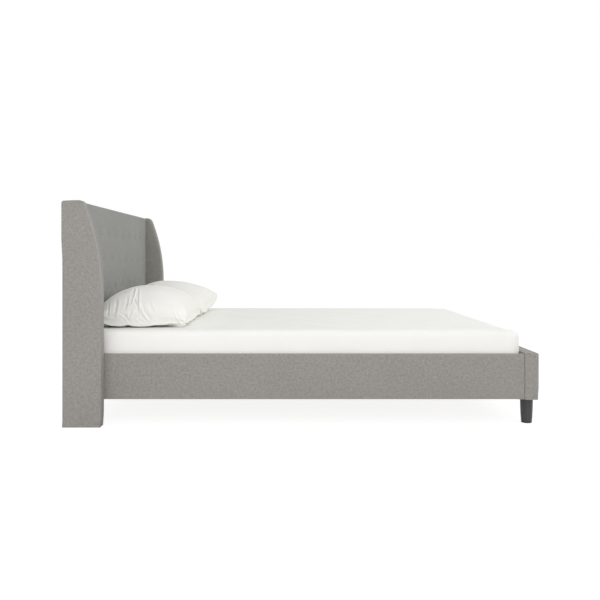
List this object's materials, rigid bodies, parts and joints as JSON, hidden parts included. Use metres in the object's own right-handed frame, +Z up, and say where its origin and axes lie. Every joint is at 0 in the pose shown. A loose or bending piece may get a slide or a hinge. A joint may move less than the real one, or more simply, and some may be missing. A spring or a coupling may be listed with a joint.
{
  "type": "upholstered bed",
  "caption": "Queen-size upholstered bed with a button-tufted headboard between curved wings, padded rails, a slatted base, a mattress and pillows.",
  "frame": {"origin": "on the floor, under the middle of the bed", "axes": "+X from the headboard to the foot, +Y to the bed's right as seen from its foot, +Z up"},
  "size_m": [2.158, 1.7, 1.023],
  "materials": {
    "linen": "matte",
    "pad_linen": "matte",
    "back_cloth": "matte",
    "pine": "matte",
    "plywood": "matte",
    "black_steel": "satin",
    "zinc": "satin",
    "charcoal_wood": "satin",
    "nylon": "matte",
    "webbing": "matte",
    "white_cotton": "matte",
    "ticking": "matte"
  },
  "bodies": {
    "frame": {"head_post_left": "pine", "head_post_right": "pine", "head_top_rail": "pine", "head_mid_rail": "pine", "head_bottom_rail": "pine", "head_face_board": "plywood", "head_back_cover": "back_cloth", "head_top_roll": "linen", "head_cushion": "pad_linen", "head_apron": "pad_linen", "tuft_buttons": "pad_linen", "wing_core_left": "plywood", "wing_core_right": "plywood", "wing_cover_left": "linen", "wing_cover_right": "linen", "wing_bolts": "zinc", "wing_glides": "nylon", "rail_board_left": "pine", "rail_board_right": "pine", "rail_cover_left": "linen", "rail_cover_right": "linen", "slat_ledge_left": "pine", "slat_ledge_right": "pine", "head_brackets": "black_steel", "foot_brackets": "black_steel", "bracket_bolts": "zinc", "foot_front_board": "pine", "foot_back_board": "pine", "foot_blocks": "pine", "foot_cover": "linen", "leg_left": "charcoal_wood", "leg_right": "charcoal_wood", "leg_studs": "zinc", "leg_glides": "nylon", "centre_beam": "pine", "beam_hangers": "black_steel", "centre_leg_1": "black_steel", "centre_leg_2": "black_steel", "centre_leg_3": "black_steel", "slat_01": "pine", "slat_02": "pine", "slat_03": "pine", "slat_04": "pine", "slat_05": "pine", "slat_06": "pine", "slat_07": "pine", "slat_08": "pine", "slat_09": "pine", "slat_10": "pine", "slat_11": "pine", "slat_12": "pine", "slat_straps": "webbing"},
    "mattress": {"mattress": "ticking", "fitted_sheet": "white_cotton"},
    "pillow_left": {"pillow_left": "white_cotton"},
    "pillow_right": {"pillow_right": "white_cotton"},
    "leveller_1": {"leveller_1": "nylon"},
    "leveller_2": {"leveller_2": "nylon"},
    "leveller_3": {"leveller_3": "nylon"}
  },
  "joints": [
    {"name": "mattress_lift", "type": "slide", "parent": "frame", "child": "mattress", "axis": [0, 0, 1], "range_m": [0, 0.3]},
    {"name": "pillow_left_lift", "type": "slide", "parent": "mattress", "child": "pillow_left", "axis": [0, 0, 1], "range_m": [0, 0.3]},
    {"name": "pillow_right_lift", "type": "slide", "parent": "mattress", "child": "pillow_right", "axis": [0, 0, 1], "range_m": [0, 0.3]},
    {"name": "leveller_1_screw", "type": "slide", "parent": "frame", "child": "leveller_1", "axis": [0, 0, 1], "range_m": [0, 0.015]},
    {"name": "leveller_2_screw", "type": "slide", "parent": "frame", "child": "leveller_2", "axis": [0, 0, 1], "range_m": [0, 0.015]},
    {"name": "leveller_3_screw", "type": "slide", "parent": "frame", "child": "leveller_3", "axis": [0, 0, 1], "range_m": [0, 0.015]}
  ]
}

____

The exercise: Hand back the material above in full, exactly as written.

Solution for this exercise:
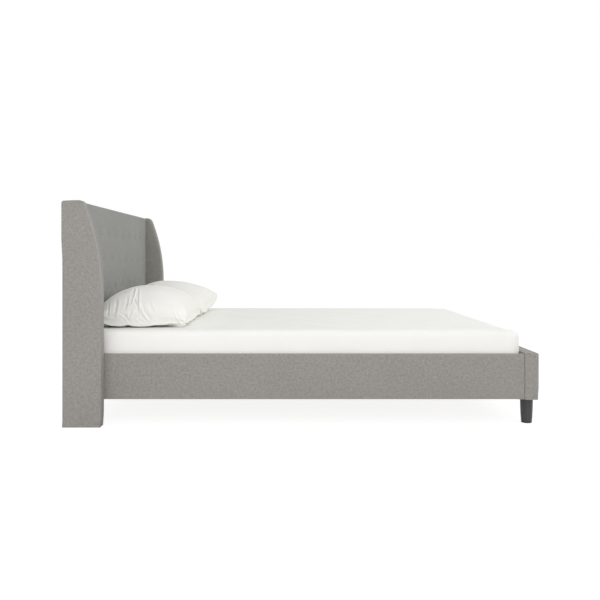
List this object's materials, rigid bodies, parts and joints as JSON, hidden parts included. Use metres in the object's own right-handed frame, +Z up, and say where its origin and axes lie. Every joint is at 0 in the pose shown. A loose or bending piece may get a slide or a hinge. A joint may move less than the real one, or more simply, and some may be missing. A spring or a coupling may be listed with a joint.
{
  "type": "upholstered bed",
  "caption": "Queen-size upholstered bed with a button-tufted headboard between curved wings, padded rails, a slatted base, a mattress and pillows.",
  "frame": {"origin": "on the floor, under the middle of the bed", "axes": "+X from the headboard to the foot, +Y to the bed's right as seen from its foot, +Z up"},
  "size_m": [2.158, 1.7, 1.023],
  "materials": {
    "linen": "matte",
    "pad_linen": "matte",
    "back_cloth": "matte",
    "pine": "matte",
    "plywood": "matte",
    "black_steel": "satin",
    "zinc": "satin",
    "charcoal_wood": "satin",
    "nylon": "matte",
    "webbing": "matte",
    "white_cotton": "matte",
    "ticking": "matte"
  },
  "bodies": {
    "frame": {"head_post_left": "pine", "head_post_right": "pine", "head_top_rail": "pine", "head_mid_rail": "pine", "head_bottom_rail": "pine", "head_face_board": "plywood", "head_back_cover": "back_cloth", "head_top_roll": "linen", "head_cushion": "pad_linen", "head_apron": "pad_linen", "tuft_buttons": "pad_linen", "wing_core_left": "plywood", "wing_core_right": "plywood", "wing_cover_left": "linen", "wing_cover_right": "linen", "wing_bolts": "zinc", "wing_glides": "nylon", "rail_board_left": "pine", "rail_board_right": "pine", "rail_cover_left": "linen", "rail_cover_right": "linen", "slat_ledge_left": "pine", "slat_ledge_right": "pine", "head_brackets": "black_steel", "foot_brackets": "black_steel", "bracket_bolts": "zinc", "foot_front_board": "pine", "foot_back_board": "pine", "foot_blocks": "pine", "foot_cover": "linen", "leg_left": "charcoal_wood", "leg_right": "charcoal_wood", "leg_studs": "zinc", "leg_glides": "nylon", "centre_beam": "pine", "beam_hangers": "black_steel", "centre_leg_1": "black_steel", "centre_leg_2": "black_steel", "centre_leg_3": "black_steel", "slat_01": "pine", "slat_02": "pine", "slat_03": "pine", "slat_04": "pine", "slat_05": "pine", "slat_06": "pine", "slat_07": "pine", "slat_08": "pine", "slat_09": "pine", "slat_10": "pine", "slat_11": "pine", "slat_12": "pine", "slat_straps": "webbing"},
    "mattress": {"mattress": "ticking", "fitted_sheet": "white_cotton"},
    "pillow_left": {"pillow_left": "white_cotton"},
    "pillow_right": {"pillow_right": "white_cotton"},
    "leveller_1": {"leveller_1": "nylon"},
    "leveller_2": {"leveller_2": "nylon"},
    "leveller_3": {"leveller_3": "nylon"}
  },
  "joints": [
    {"name": "mattress_lift", "type": "slide", "parent": "frame", "child": "mattress", "axis": [0, 0, 1], "range_m": [0, 0.3]},
    {"name": "pillow_left_lift", "type": "slide", "parent": "mattress", "child": "pillow_left", "axis": [0, 0, 1], "range_m": [0, 0.3]},
    {"name": "pillow_right_lift", "type": "slide", "parent": "mattress", "child": "pillow_right", "axis": [0, 0, 1], "range_m": [0, 0.3]},
    {"name": "leveller_1_screw", "type": "slide", "parent": "frame", "child": "leveller_1", "axis": [0, 0, 1], "range_m": [0, 0.015]},
    {"name": "leveller_2_screw", "type": "slide", "parent": "frame", "child": "leveller_2", "axis": [0, 0, 1], "range_m": [0, 0.015]},
    {"name": "leveller_3_screw", "type": "slide", "parent": "frame", "child": "leveller_3", "axis": [0, 0, 1], "range_m": [0, 0.015]}
  ]
}